Date of Award
Doctor of Philosophy
School of Exercise and Health Sciences
Computing, Health and Science
Dr Melanie Ziman
Background: Cutaneous melanoma is an aggressive form of skin cancer, arising in cutaneous melanocytes. The transcription factor PAX3 is critical for the proper development of neural crest lineages including melanocytes. Melanocytic cells show continued PAX3 expression from melanoblast formation in the neural crest to their differentiation into melanocytes. While many studies clarify the importance of PAX3 in embryonic development of melanocytes, less well understood, and more perplexing, is the continued PAX3 expression in adult skin melanocytes. By contrast PAX3 is frequently found in melanomas and naevi, and its expression correlates with melanoma staging. In this study we explore the multiple roles of PAX3 in melanocyte genesis and melanoma progression.
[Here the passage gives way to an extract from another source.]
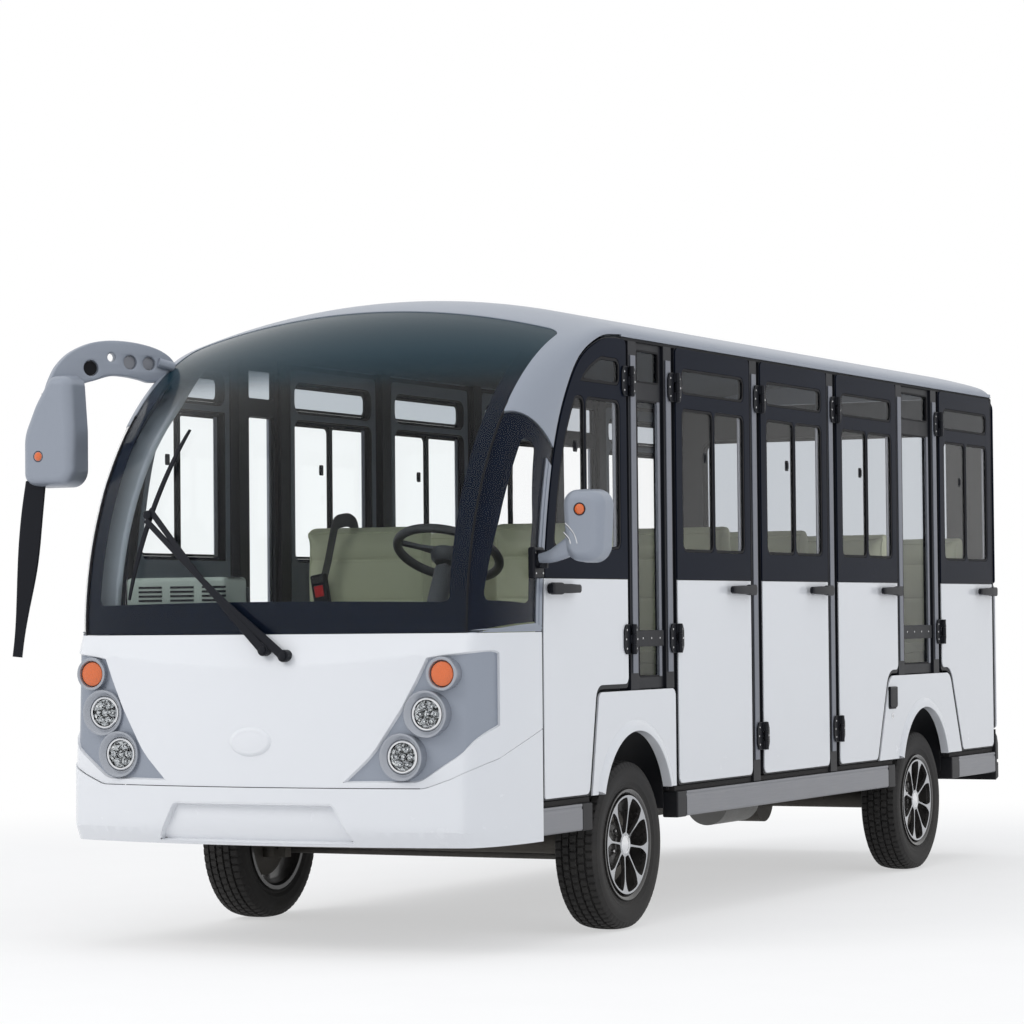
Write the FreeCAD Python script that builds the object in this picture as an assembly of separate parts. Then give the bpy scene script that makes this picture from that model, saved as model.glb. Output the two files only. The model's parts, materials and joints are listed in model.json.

While PAX3 is known to regulate melanocyte differentiation, survival, proliferation and migration during embryonic development, it is not clear if these same functions are maintained in adult melanocytes or melanoma cells. Drawing on evidence from development, we propose here a more encompassing theory that PAX3 is a key regulator of the myriad steps in melanocytic cell determination and function. We discuss the possibility that these roles may be accomplished by differential association with cofactors, via alternate transcripts or posttranslational protein modification(s). Moreover, we consider its possible roles in melanoma and provide a comprehensive consideration of the significance of PAX3 expression in melanoma.